What you are asked to do: Print all of the data exactly as written.

----

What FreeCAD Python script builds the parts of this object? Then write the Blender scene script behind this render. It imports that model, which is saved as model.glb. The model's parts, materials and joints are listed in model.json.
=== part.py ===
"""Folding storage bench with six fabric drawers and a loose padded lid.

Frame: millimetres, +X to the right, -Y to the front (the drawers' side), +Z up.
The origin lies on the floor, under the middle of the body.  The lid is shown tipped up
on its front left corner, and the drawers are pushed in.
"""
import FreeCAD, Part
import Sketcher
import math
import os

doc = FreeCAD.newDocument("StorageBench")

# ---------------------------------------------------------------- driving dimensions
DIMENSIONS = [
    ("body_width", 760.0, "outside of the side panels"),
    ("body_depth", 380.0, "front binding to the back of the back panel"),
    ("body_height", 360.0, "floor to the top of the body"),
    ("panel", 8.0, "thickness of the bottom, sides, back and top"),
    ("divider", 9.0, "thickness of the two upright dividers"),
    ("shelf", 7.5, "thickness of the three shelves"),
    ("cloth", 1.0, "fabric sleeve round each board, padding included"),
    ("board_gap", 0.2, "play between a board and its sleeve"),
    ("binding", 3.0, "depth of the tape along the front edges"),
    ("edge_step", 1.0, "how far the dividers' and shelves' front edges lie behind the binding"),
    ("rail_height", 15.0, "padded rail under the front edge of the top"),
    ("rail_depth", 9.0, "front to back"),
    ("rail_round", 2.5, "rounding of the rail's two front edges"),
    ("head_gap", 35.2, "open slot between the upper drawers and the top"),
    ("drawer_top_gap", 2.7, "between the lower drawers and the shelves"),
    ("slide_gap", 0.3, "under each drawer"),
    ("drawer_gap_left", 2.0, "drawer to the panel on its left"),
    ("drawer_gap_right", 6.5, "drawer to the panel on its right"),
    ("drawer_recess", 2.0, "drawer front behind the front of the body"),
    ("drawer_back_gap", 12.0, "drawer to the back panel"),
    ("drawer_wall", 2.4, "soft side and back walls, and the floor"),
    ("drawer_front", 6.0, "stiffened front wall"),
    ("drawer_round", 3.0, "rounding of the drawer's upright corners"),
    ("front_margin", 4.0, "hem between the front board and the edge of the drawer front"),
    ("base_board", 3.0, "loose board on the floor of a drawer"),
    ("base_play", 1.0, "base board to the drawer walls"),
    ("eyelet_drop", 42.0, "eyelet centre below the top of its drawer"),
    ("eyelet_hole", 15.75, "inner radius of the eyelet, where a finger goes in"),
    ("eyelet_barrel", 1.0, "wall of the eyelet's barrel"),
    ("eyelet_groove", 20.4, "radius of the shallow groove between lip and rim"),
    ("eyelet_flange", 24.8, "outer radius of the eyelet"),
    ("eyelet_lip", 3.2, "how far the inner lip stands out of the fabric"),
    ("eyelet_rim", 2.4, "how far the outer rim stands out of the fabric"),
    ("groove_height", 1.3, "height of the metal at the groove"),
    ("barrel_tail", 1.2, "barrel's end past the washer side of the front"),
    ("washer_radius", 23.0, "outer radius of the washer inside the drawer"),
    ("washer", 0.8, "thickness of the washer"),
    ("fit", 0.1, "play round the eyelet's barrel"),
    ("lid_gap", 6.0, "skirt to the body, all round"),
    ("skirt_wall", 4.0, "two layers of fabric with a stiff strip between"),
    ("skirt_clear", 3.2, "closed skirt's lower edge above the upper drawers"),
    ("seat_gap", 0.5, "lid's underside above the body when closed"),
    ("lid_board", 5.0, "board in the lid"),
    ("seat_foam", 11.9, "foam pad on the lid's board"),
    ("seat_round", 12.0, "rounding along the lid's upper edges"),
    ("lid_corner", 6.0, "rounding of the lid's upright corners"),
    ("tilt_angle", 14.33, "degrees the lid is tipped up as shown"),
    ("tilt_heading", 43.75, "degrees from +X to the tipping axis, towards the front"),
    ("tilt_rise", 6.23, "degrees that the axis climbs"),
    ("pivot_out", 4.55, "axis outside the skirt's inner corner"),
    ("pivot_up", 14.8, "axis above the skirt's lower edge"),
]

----

Response to the task:
What FreeCAD Python script builds the parts of this object? Then write the Blender scene script behind this render. It imports that model, which is saved as model.glb. The model's parts, materials and joints are listed in model.json.
=== part.py ===
"""Folding storage bench with six fabric drawers and a loose padded lid.

Frame: millimetres, +X to the right, -Y to the front (the drawers' side), +Z up.
The origin lies on the floor, under the middle of the body.  The lid is shown tipped up
on its front left corner, and the drawers are pushed in.
"""
import FreeCAD, Part
import Sketcher
import math
import os

doc = FreeCAD.newDocument("StorageBench")

# ---------------------------------------------------------------- driving dimensions
DIMENSIONS = [
    ("body_width", 760.0, "outside of the side panels"),
    ("body_depth", 380.0, "front binding to the back of the back panel"),
    ("body_height", 360.0, "floor to the top of the body"),
    ("panel", 8.0, "thickness of the bottom, sides, back and top"),
    ("divider", 9.0, "thickness of the two upright dividers"),
    ("shelf", 7.5, "thickness of the three shelves"),
    ("cloth", 1.0, "fabric sleeve round each board, padding included"),
    ("board_gap", 0.2, "play between a board and its sleeve"),
    ("binding", 3.0, "depth of the tape along the front edges"),
    ("edge_step", 1.0, "how far the dividers' and shelves' front edges lie behind the binding"),
    ("rail_height", 15.0, "padded rail under the front edge of the top"),
    ("rail_depth", 9.0, "front to back"),
    ("rail_round", 2.5, "rounding of the rail's two front edges"),
    ("head_gap", 35.2, "open slot between the upper drawers and the top"),
    ("drawer_top_gap", 2.7, "between the lower drawers and the shelves"),
    ("slide_gap", 0.3, "under each drawer"),
    ("drawer_gap_left", 2.0, "drawer to the panel on its left"),
    ("drawer_gap_right", 6.5, "drawer to the panel on its right"),
    ("drawer_recess", 2.0, "drawer front behind the front of the body"),
    ("drawer_back_gap", 12.0, "drawer to the back panel"),
    ("drawer_wall", 2.4, "soft side and back walls, and the floor"),
    ("drawer_front", 6.0, "stiffened front wall"),
    ("drawer_round", 3.0, "rounding of the drawer's upright corners"),
    ("front_margin", 4.0, "hem between the front board and the edge of the drawer front"),
    ("base_board", 3.0, "loose board on the floor of a drawer"),
    ("base_play", 1.0, "base board to the drawer walls"),
    ("eyelet_drop", 42.0, "eyelet centre below the top of its drawer"),
    ("eyelet_hole", 15.75, "inner radius of the eyelet, where a finger goes in"),
    ("eyelet_barrel", 1.0, "wall of the eyelet's barrel"),
    ("eyelet_groove", 20.4, "radius of the shallow groove between lip and rim"),
    ("eyelet_flange", 24.8, "outer radius of the eyelet"),
    ("eyelet_lip", 3.2, "how far the inner lip stands out of the fabric"),
    ("eyelet_rim", 2.4, "how far the outer rim stands out of the fabric"),
    ("groove_height", 1.3, "height of the metal at the groove"),
    ("barrel_tail", 1.2, "barrel's end past the washer side of the front"),
    ("washer_radius", 23.0, "outer radius of the washer inside the drawer"),
    ("washer", 0.8, "thickness of the washer"),
    ("fit", 0.1, "play round the eyelet's barrel"),
    ("lid_gap", 6.0, "skirt to the body, all round"),
    ("skirt_wall", 4.0, "two layers of fabric with a stiff strip between"),
    ("skirt_clear", 3.2, "closed skirt's lower edge above the upper drawers"),
    ("seat_gap", 0.5, "lid's underside above the body when closed"),
    ("lid_board", 5.0, "board in the lid"),
    ("seat_foam", 11.9, "foam pad on the lid's board"),
    ("seat_round", 12.0, "rounding along the lid's upper edges"),
    ("lid_corner", 6.0, "rounding of the lid's upright corners"),
    ("tilt_angle", 14.33, "degrees the lid is tipped up as shown"),
    ("tilt_heading", 43.75, "degrees from +X to the tipping axis, towards the front"),
    ("tilt_rise", 6.23, "degrees that the axis climbs"),
    ("pivot_out", 4.55, "axis outside the skirt's inner corner"),
    ("pivot_up", 14.8, "axis above the skirt's lower edge"),
]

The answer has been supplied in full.